▶ DIRECTIONS FOR THIS TASK
The lines to print start at the one containing "own_mesh(bulb)" and end at the one containing "return kept + [fine[-1]]"; print them exactly, ends included, and only them.

▶ SOURCE EXCERPT
-- Begin --

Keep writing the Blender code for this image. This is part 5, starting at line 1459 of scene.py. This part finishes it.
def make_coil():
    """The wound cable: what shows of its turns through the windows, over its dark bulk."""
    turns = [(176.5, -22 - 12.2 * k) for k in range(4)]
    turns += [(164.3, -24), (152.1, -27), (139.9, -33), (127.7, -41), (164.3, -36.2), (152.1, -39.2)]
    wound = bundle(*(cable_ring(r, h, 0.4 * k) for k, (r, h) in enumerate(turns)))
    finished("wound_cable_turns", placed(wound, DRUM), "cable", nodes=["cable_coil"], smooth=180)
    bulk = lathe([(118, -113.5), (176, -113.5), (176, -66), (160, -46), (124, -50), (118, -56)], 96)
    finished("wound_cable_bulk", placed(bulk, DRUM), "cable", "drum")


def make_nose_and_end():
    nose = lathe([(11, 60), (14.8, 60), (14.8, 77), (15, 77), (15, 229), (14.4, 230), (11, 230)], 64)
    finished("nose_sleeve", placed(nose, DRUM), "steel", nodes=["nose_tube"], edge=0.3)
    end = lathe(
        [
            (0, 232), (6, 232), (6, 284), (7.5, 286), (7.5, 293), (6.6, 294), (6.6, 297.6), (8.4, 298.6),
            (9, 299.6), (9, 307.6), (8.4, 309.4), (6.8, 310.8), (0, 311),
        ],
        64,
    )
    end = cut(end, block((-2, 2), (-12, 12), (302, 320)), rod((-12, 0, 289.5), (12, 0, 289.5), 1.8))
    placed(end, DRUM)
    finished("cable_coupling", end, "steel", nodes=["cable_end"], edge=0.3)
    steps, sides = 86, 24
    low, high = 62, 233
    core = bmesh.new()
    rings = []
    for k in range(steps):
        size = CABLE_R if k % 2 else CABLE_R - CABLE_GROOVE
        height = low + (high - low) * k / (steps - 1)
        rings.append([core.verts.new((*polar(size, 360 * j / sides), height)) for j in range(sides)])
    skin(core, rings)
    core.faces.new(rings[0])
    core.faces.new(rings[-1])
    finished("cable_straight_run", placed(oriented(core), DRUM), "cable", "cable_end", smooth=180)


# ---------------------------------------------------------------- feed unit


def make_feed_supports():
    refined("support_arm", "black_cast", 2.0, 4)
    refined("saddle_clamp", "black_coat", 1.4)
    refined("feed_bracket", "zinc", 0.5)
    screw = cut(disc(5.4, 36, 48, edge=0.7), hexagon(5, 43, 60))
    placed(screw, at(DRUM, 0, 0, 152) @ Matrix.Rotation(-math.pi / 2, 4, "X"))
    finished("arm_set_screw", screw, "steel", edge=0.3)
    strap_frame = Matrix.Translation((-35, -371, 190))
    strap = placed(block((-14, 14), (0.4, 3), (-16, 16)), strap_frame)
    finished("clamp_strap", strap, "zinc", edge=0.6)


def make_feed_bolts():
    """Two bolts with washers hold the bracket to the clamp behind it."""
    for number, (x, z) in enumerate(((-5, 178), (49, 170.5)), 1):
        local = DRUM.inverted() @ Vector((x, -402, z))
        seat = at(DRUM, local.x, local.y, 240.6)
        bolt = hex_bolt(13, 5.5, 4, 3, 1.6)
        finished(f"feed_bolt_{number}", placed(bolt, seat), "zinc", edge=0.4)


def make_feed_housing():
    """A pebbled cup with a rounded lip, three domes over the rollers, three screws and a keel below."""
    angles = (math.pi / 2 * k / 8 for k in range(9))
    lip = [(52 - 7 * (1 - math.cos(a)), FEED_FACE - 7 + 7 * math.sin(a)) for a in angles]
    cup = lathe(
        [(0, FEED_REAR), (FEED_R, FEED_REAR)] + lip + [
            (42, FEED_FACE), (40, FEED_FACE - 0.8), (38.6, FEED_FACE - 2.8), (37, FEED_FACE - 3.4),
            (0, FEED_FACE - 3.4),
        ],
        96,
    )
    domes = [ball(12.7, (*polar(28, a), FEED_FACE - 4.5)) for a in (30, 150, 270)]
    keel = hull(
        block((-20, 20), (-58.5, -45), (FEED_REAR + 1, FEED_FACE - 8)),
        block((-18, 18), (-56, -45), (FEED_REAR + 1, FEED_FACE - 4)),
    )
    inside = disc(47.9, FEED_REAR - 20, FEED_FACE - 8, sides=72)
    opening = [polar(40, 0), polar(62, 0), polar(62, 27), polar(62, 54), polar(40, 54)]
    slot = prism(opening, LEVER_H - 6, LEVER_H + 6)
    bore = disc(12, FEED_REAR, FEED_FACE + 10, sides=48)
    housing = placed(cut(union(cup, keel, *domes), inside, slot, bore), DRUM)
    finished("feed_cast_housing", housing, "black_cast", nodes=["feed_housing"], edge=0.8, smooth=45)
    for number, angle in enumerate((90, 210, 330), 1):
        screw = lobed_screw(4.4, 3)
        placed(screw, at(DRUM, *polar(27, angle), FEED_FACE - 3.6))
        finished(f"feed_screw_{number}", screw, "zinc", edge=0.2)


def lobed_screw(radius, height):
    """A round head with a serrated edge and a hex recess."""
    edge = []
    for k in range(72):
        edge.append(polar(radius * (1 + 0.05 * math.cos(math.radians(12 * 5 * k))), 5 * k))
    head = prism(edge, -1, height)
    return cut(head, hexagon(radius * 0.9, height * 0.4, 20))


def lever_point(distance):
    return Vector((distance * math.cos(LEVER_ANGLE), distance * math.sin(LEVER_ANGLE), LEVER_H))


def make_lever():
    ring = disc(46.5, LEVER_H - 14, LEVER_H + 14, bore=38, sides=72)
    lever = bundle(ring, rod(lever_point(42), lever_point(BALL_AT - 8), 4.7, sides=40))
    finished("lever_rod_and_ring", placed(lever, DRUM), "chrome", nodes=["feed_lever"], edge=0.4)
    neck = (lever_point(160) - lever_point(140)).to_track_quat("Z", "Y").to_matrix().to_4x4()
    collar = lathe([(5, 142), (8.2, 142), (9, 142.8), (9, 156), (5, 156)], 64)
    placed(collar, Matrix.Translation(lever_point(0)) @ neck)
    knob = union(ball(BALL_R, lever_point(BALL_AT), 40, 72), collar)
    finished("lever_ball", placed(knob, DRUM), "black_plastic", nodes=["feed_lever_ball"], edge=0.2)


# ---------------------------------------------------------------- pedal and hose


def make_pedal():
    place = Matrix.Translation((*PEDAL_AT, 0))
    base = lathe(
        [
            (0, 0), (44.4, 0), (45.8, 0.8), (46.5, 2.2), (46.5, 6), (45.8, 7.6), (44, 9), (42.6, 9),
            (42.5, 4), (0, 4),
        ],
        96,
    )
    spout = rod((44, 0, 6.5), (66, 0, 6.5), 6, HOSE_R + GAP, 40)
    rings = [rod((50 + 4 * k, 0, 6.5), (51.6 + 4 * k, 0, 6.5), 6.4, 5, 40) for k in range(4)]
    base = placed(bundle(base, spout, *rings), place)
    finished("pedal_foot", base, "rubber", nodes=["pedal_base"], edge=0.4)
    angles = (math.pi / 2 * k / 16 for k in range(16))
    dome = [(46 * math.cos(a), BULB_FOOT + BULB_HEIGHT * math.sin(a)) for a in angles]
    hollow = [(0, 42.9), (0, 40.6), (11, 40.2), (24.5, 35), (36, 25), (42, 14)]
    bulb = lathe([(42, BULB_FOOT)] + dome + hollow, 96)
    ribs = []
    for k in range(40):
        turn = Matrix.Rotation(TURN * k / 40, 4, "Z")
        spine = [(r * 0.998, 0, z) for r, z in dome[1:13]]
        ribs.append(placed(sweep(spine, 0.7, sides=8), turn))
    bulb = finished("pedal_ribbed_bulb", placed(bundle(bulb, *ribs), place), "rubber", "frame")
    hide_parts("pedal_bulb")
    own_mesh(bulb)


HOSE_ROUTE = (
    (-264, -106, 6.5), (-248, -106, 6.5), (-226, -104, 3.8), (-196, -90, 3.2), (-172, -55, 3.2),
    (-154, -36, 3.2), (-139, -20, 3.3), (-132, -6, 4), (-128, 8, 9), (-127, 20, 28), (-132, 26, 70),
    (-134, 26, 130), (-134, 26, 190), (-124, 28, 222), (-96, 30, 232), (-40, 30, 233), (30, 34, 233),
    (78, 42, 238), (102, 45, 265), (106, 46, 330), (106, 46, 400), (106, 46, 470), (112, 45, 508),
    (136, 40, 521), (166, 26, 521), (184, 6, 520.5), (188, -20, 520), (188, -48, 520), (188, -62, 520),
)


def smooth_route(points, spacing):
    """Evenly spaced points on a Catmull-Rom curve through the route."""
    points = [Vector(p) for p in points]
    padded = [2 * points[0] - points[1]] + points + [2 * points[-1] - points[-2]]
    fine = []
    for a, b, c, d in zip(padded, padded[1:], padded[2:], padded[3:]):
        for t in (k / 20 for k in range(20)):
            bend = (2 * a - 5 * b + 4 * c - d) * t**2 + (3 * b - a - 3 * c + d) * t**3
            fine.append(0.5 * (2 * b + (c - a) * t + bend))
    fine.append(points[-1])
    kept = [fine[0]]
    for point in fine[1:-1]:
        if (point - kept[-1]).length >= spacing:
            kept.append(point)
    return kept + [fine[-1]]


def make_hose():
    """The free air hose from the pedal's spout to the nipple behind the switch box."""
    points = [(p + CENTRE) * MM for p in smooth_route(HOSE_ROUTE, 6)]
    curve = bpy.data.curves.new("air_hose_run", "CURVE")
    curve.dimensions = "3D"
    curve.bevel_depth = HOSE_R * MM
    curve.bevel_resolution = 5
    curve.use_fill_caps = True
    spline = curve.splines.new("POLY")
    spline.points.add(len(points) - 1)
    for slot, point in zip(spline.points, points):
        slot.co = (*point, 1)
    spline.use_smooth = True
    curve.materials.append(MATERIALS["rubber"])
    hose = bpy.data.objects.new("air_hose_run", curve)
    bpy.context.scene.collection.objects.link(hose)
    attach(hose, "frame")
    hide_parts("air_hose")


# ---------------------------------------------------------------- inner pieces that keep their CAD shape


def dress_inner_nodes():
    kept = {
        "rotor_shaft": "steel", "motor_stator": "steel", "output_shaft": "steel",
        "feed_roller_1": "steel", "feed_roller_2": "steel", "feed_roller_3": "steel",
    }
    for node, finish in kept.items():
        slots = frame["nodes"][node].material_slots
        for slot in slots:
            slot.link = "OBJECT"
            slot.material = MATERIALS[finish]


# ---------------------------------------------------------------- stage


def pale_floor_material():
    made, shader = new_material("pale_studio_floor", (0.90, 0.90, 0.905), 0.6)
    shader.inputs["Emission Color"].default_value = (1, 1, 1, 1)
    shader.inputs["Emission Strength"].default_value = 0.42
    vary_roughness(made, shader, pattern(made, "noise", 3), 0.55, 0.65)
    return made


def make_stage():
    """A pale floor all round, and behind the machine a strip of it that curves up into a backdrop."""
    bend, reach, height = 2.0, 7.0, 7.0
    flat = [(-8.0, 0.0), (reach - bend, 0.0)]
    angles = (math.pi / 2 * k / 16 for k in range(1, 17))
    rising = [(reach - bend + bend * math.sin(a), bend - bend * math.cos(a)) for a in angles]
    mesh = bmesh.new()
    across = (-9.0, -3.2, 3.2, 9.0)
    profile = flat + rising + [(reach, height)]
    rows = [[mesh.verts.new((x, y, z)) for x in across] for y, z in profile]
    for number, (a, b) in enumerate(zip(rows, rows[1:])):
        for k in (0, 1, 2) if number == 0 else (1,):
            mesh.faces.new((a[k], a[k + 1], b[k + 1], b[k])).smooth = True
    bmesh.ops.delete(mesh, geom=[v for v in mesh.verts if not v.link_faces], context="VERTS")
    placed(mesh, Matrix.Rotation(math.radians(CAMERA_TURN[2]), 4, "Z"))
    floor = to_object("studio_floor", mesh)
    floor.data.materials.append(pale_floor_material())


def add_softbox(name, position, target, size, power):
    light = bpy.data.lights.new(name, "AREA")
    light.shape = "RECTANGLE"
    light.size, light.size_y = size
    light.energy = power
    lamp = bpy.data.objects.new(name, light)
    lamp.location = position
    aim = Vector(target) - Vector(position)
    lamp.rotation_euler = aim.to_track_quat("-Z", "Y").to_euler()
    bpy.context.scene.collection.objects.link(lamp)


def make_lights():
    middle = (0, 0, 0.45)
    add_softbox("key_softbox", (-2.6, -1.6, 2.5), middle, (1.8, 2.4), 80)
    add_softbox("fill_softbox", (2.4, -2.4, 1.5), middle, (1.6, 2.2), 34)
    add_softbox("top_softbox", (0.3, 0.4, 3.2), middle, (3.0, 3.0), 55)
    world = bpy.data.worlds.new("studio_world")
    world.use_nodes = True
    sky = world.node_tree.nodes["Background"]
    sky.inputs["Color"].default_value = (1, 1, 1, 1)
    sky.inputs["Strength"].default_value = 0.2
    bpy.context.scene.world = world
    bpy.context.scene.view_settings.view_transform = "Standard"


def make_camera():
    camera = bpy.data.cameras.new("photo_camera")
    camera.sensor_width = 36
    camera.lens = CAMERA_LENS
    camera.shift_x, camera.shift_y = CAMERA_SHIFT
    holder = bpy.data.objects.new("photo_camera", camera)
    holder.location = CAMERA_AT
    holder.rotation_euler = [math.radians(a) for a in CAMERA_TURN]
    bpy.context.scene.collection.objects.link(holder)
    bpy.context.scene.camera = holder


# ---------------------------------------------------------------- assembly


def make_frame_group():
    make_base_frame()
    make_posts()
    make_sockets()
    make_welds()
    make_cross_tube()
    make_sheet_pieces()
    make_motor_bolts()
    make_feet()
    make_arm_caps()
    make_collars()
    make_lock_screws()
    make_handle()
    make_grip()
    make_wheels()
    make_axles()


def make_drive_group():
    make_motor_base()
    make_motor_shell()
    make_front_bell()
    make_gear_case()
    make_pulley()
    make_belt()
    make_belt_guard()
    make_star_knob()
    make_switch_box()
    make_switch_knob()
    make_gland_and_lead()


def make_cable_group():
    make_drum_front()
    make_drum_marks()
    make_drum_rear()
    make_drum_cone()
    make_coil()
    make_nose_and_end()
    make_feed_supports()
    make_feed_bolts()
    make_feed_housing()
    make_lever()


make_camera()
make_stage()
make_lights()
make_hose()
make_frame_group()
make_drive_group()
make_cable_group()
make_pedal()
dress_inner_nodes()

-- End --

▶ REPLY
    own_mesh(bulb)


HOSE_ROUTE = (
    (-264, -106, 6.5), (-248, -106, 6.5), (-226, -104, 3.8), (-196, -90, 3.2), (-172, -55, 3.2),
    (-154, -36, 3.2), (-139, -20, 3.3), (-132, -6, 4), (-128, 8, 9), (-127, 20, 28), (-132, 26, 70),
    (-134, 26, 130), (-134, 26, 190), (-124, 28, 222), (-96, 30, 232), (-40, 30, 233), (30, 34, 233),
    (78, 42, 238), (102, 45, 265), (106, 46, 330), (106, 46, 400), (106, 46, 470), (112, 45, 508),
    (136, 40, 521), (166, 26, 521), (184, 6, 520.5), (188, -20, 520), (188, -48, 520), (188, -62, 520),
)


def smooth_route(points, spacing):
    """Evenly spaced points on a Catmull-Rom curve through the route."""
    points = [Vector(p) for p in points]
    padded = [2 * points[0] - points[1]] + points + [2 * points[-1] - points[-2]]
    fine = []
    for a, b, c, d in zip(padded, padded[1:], padded[2:], padded[3:]):
        for t in (k / 20 for k in range(20)):
            bend = (2 * a - 5 * b + 4 * c - d) * t**2 + (3 * b - a - 3 * c + d) * t**3
            fine.append(0.5 * (2 * b + (c - a) * t + bend))
    fine.append(points[-1])
    kept = [fine[0]]
    for point in fine[1:-1]:
        if (point - kept[-1]).length >= spacing:
            kept.append(point)
    return kept + [fine[-1]]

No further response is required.